The project utilizes several design patterns to solve common problems:

• Model-View-Controller (MVC): Separates concerns into Model, View, and Controller, used in all microservices for structured development.
• Repository: Abstracts data access logic, e.g., UserRepository and TransactionRepository.
• Data Transfer Object (DTO): Transfers data between layers, e.g., TransactionDTO and NotificationDTO.
• Singleton: Ensures a single instance of a class, managed by Spring’s dependency injection.

Justification: These principles and patterns were chosen to ensure the system is modular, testable, and adaptable to future changes, aligning with best practices in microservices design.

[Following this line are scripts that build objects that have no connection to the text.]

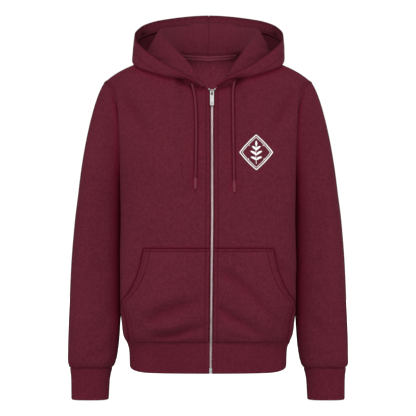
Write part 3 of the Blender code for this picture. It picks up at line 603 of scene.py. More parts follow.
def yoke_knots(yoke):
    knots = round_of(yoke["out"])
    knots[-1] = 1.0
    return knots


def top_edge(yoke, u):
    """The neckline and, past the shoulder point, the shoulder seam."""
    knots = yoke_knots(yoke)
    ends = []
    for part in (slice(0, NECK_SIDE + 1), slice(NECK_SIDE, None)):
        columns = (yoke["end_" + axis][part] for axis in "xyz")
        ends.append(np.stack([smooth(knots[part], column, u) for column in columns], axis=-1))
    return np.where((u <= knots[NECK_SIDE])[..., None], *ends)


def bezier(a, b, c, d, t):
    t = t[..., None]
    return (1 - t) ** 3 * a + 3 * t * (1 - t) ** 2 * b + 3 * t**2 * (1 - t) * c + t**3 * d


def yoke_point(face, u, t):
    """A point of the body above the underarm: t from 0 there to 1 at the top edge."""
    yoke = YOKES[face]
    knots = yoke_knots(yoke)
    first, second = (
        np.stack([smooth(knots, yoke[axis + end], u) for axis in "xyz"], axis=-1) for end in "12"
    )
    return bezier(level_section(face, u, UNDERARM), first, second, top_edge(yoke, u), t)


def hem_seam(u):
    return HEM_SEAM - SEAM_DIP * np.sin(math.pi / 2 * np.abs(u)) ** 2


def body_point(face, side, u, v):
    """u may run below 0 on the back, to its other half. side mirrors the fronts."""
    out = np.abs(u)
    seam = hem_seam(out)
    low = level_section(face, out, seam + (UNDERARM - seam) * np.minimum(v, 1))
    high = yoke_point(face, out, np.clip(v - 1, 0, 1))
    x, y, z = np.moveaxis(np.where((v <= 1)[..., None], low, high), -1, 0)
    if face == "back":
        return np.stack([-np.copysign(x, u), y, z], axis=-1)
    return np.stack([side * x + lean(x, y, z), y, z], axis=-1)


print("centre front of the neck:", body_point("front", 1, np.zeros(1), np.full(1, 2.0)).round(4))

# %% [markdown]
# ## Folds
# Real fleece is thick, so its folds are few, broad and soft: a shallow trough with a gentle
# swell beside it, longer at one end than at the other. Each is written down as three points
# on the cloth, how wide it is, how deep, and how much it swells. None repeats another.

# %% Folds as soft troughs
FOLD_STEPS = 28


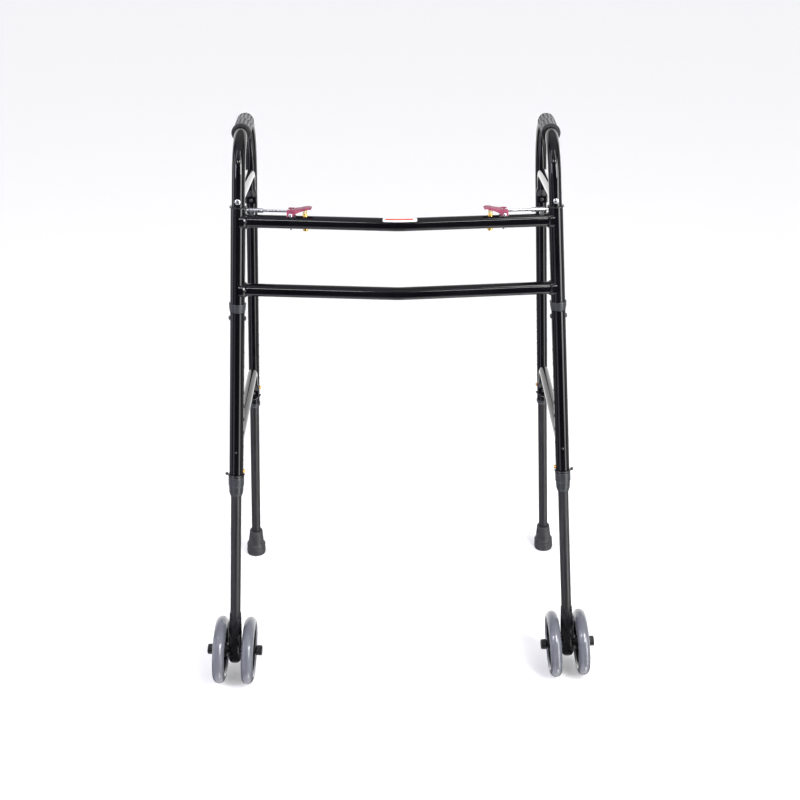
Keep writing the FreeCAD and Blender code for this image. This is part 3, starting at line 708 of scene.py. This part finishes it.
# ---------------------------------------------------------------- camera and light
CAMERA_PLACE = (-0.0070, -2.2234, 1.5341)
CAMERA_YAW = 3.31                   # degrees from +Y towards +X
CAMERA_PITCH = 25.0                 # degrees downward
CAMERA_ROLL = 0.755
CAMERA_LENS = 57.4
CAMERA_SHIFT = (-0.0784, -0.0044)

ZENITH = 0.75                       # brightness overhead
BACKDROP = 1.6                      # brightness behind the frame
UNDERGLOW = 1.0                     # brightness straight below
GLOOM = 0.012                       # brightness of the rest
FLOOR_HALF = 60.0                   # floor and wall reach past every view
FLOOR_GREY = 0.93
FLOOR_GLOW = 0.17
WALL_R = 55.0
WALL_FOOT = -0.01
WALL_TOP = 60.0
WALL_SIDES = 96
WALL_GLOW = 0.93
# Heights of a direction (its Z) between which one brightness turns into the next.
OVERHEAD = (0.50, 0.85)
TOP_EDGE = (0.35, 0.70)
LOW_EDGE = (-0.68, -0.42)
BELOW = (-0.92, -0.72)
STRIP_STEP = (-0.38, -0.15)
# Sectors of headings: middle, half width and soft edge, in degrees.
BEHIND = (180, 40, 30)
LAVENDER_SIDE = (-70, 40, 20)
# Tall strips: sector, brightness below STRIP_STEP and above it.
STRIPS = [((52, 10, 4), 4.5, 9.0), ((-42, 10, 4), 1.5, 0.6), ((-86, 11, 4), 0.7, 3.0),
          ((96, 10, 4), 0.8, 0.8)]
WHITE = (1, 1, 1)
LAVENDER = (0.88, 0.85, 1.0)
MIDDLE = (0, 0, 0.5)
WHEELS = (0, -0.2, 0.06)
# Panels: name, place, target, size, power, colour.
PANELS = [("key", (1.3, -1.9, 2.9), MIDDLE, (0.22, 2.2), 22, WHITE),
          ("fill", (-1.9, -1.4, 2.7), MIDDLE, (0.26, 2.2), 13, WHITE),
          ("low_key", (0.9, -1.3, 1.25), WHEELS, (0.34, 0.8), 15, WHITE),
          ("low_fill", (-1.3, -1.2, 1.25), WHEELS, (0.30, 0.8), 10, LAVENDER),
          ("line", (0.95, -2.6, 2.9), MIDDLE, (0.6, 0.2), 9, WHITE),
          ("line", (-0.95, -2.6, 2.9), MIDDLE, (0.6, 0.2), 9, WHITE)]


def add_camera():
    """Camera in front of the frame and above it, turned a little towards +X."""
    yaw = math.radians(CAMERA_YAW)
    pitch = math.radians(CAMERA_PITCH)
    roll = math.radians(CAMERA_ROLL)
    ahead = Vector((math.sin(yaw) * math.cos(pitch), math.cos(yaw) * math.cos(pitch),
                    -math.sin(pitch)))
    level = Vector((math.cos(yaw), -math.sin(yaw), 0))
    upright = level.cross(ahead)
    right = level * math.cos(roll) + upright * math.sin(roll)
    up = upright * math.cos(roll) - level * math.sin(roll)
    camera = bpy.data.objects.new("camera", bpy.data.cameras.new("camera"))
    turned = Matrix((right, up, -ahead)).transposed().to_4x4()
    camera.matrix_world = Matrix.Translation(CAMERA_PLACE) @ turned
    camera.data.lens = CAMERA_LENS
    camera.data.sensor_width = 36.0
    camera.data.shift_x, camera.data.shift_y = CAMERA_SHIFT
    bpy.context.scene.collection.objects.link(camera)
    bpy.context.scene.camera = camera


def stage_piece(name, shape, grey, glow, roughness):
    """Plain glowing object made from a finished bmesh, hidden from reflections."""
    mesh = bpy.data.meshes.new(name)
    shape.to_mesh(mesh)
    shape.free()
    material = bpy.data.materials.new(name)
    material.use_nodes = True
    shader = material.node_tree.nodes["Principled BSDF"]
    shader.inputs["Base Color"].default_value = (grey, grey, grey, 1)
    shader.inputs["Roughness"].default_value = roughness
    shader.inputs["Specular IOR Level"].default_value = 0.0
    shader.inputs["Emission Color"].default_value = (1, 1, 1, 1)
    shader.inputs["Emission Strength"].default_value = glow
    mesh.materials.append(material)
    piece = bpy.data.objects.new(name, mesh)
    bpy.context.scene.collection.objects.link(piece)
    piece.visible_glossy = False
    return piece


def add_floor():
    shape = bmesh.new()
    corners = [shape.verts.new((x * FLOOR_HALF, y * FLOOR_HALF, 0))
               for x, y in ((-1, -1), (1, -1), (1, 1), (-1, 1))]
    shape.faces.new(corners)
    floor = stage_piece("floor", shape, FLOOR_GREY, FLOOR_GLOW, 1.0)


def add_backdrop():
    """Pale round wall far around everything, seen by the camera alone."""
    shape = bmesh.new()
    foot, top = [[shape.verts.new((WALL_R * math.cos(angle), WALL_R * math.sin(angle), z))
                  for angle in turns(WALL_SIDES)] for z in (WALL_FOOT, WALL_TOP)]
    join_rings(shape, foot, top)
    wall = stage_piece("backdrop", shape, 0, WALL_GLOW, 0.5)
    wall.visible_diffuse = False
    wall.visible_shadow = False
    wall.visible_transmission = False


def add_panel(name, place, target, size, power, colour):
    """Rectangular lamp at place, facing target."""
    light = bpy.data.lights.new(name, "AREA")
    light.shape = "RECTANGLE"
    light.size, light.size_y = size
    light.energy = power
    light.color = colour
    lamp = bpy.data.objects.new(name, light)
    lamp.location = place
    facing = Vector(target) - Vector(place)
    lamp.rotation_euler = facing.to_track_quat("-Z", "Y").to_euler()
    bpy.context.scene.collection.objects.link(lamp)


class Surroundings(ShaderTree):
    """World brightness as a sum of soft-edged regions of the view direction."""

    def __init__(self):
        self.world = bpy.data.worlds.new("studio")
        super().__init__(self.world)
        self.total = None
        direction = self.node("ShaderNodeTexCoord").outputs["Generated"]
        split = self.node("ShaderNodeSeparateXYZ")
        self.link(direction, split.inputs["Vector"])
        self.height = split.outputs["Z"]
        flat = self.node("ShaderNodeCombineXYZ")
        self.link(split.outputs["X"], flat.inputs["X"])
        self.link(split.outputs["Y"], flat.inputs["Y"])
        level = self.node("ShaderNodeVectorMath", operation="NORMALIZE")
        self.link(flat.outputs["Vector"], level.inputs[0])
        self.heading = level.outputs["Vector"]

    def step(self, source, edge, low=0.0, high=1.0):
        """low before the edge's start, high past its end, eased between them."""
        start, end = edge
        return self.mapped(source, start, end, low, high,
                           interpolation_type="SMOOTHSTEP")

    def towards(self, degrees):
        """Cosine of the angle from a heading, counted from -Y towards +X."""
        dot = self.node("ShaderNodeVectorMath", operation="DOT_PRODUCT")
        angle = math.radians(degrees)
        dot.inputs[1].default_value = (math.sin(angle), -math.cos(angle), 0)
        self.link(self.heading, dot.inputs[0])
        return dot.outputs["Value"]

    def sector(self, centre, half_width, soft):
        """1 inside a sector of headings; its edge is soft degrees wide."""
        edge = (math.cos(math.radians(half_width + soft)),
                math.cos(math.radians(half_width)))
        return self.step(self.towards(centre), edge)

    def times(self, one, other):
        """Product of two sockets."""
        product = self.node("ShaderNodeMath", operation="MULTIPLY")
        self.link(one, product.inputs[0])
        self.link(other, product.inputs[1])
        return product.outputs["Value"]

    def add(self, source, weight):
        """Adds a region to the total; the first one starts from the gloom."""
        term = self.node("ShaderNodeMath", operation="MULTIPLY_ADD")
        term.inputs[1].default_value = weight
        term.inputs[2].default_value = GLOOM
        self.link(source, term.inputs[0])
        if self.total is not None:
            self.link(self.total, term.inputs[2])
        self.total = term.outputs["Value"]


def add_world():
    """Bright overhead, behind and straight below, dim elsewhere, with tall strips."""
    around = Surroundings()
    around.add(around.step(around.height, OVERHEAD), ZENITH)
    not_high = around.step(around.height, TOP_EDGE, 1.0, 0.0)
    not_low = around.step(around.height, LOW_EDGE)
    behind = around.times(around.sector(*BEHIND), around.times(not_high, not_low))
    around.add(behind, BACKDROP)
    around.add(around.step(around.height, BELOW, 1.0, 0.0), UNDERGLOW)
    for sector, below, above in STRIPS:
        shape = around.times(around.sector(*sector), not_high)
        brightness = around.step(around.height, STRIP_STEP, below, above)
        around.add(around.times(shape, brightness), 1.0)
    tint = around.node("ShaderNodeValToRGB")
    tint.color_ramp.elements[0].color = (*WHITE, 1)
    tint.color_ramp.elements[1].color = (*LAVENDER, 1)
    around.link(around.sector(*LAVENDER_SIDE), tint.inputs["Fac"])
    background = around.tree.nodes["Background"]
    around.link(tint.outputs["Color"], background.inputs["Color"])
    around.link(around.total, background.inputs["Strength"])
    bpy.context.scene.world = around.world


add_camera()
add_floor()
add_backdrop()
add_world()
for panel in PANELS:
    add_panel(*panel)
bpy.context.scene.view_settings.view_transform = "Standard"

Current Implementation Notes

• The project is configured to run on localhost with default ports (8081 for bank-service, 8082 for client, 8083 for npci-service).
• Database connections are set up for H2 (in-memory) or MySQL, depending on the application.properties configuration.
• Inter-service communication uses HTTP REST APIs, with URLs hardcoded to localhost in the client service.
• Security is implemented using Spring Security, but production-grade features like OAuth2 or SSL are not fully configured.

Troubleshooting

• Database Connection Issues: Verify database URL, username, and password in application.properties. Ensure the database server is running.
• Port Conflicts: Check if ports 8081, 8082, or 8083 are in use. Update server.port if needed.
• Docker Networking: Ensure service names in docker-compose.yml match those in application.properties for inter-service communication.
• Maven Build Errors: Run mvn clean install to resolve dependency issues.

Future Enhancements

• Add support for OAuth2 or UPI QR code scanning.
• Implement real-time notifications using WebSockets.
• Enhance UI with a modern frontend framework (e.g., React, Angular).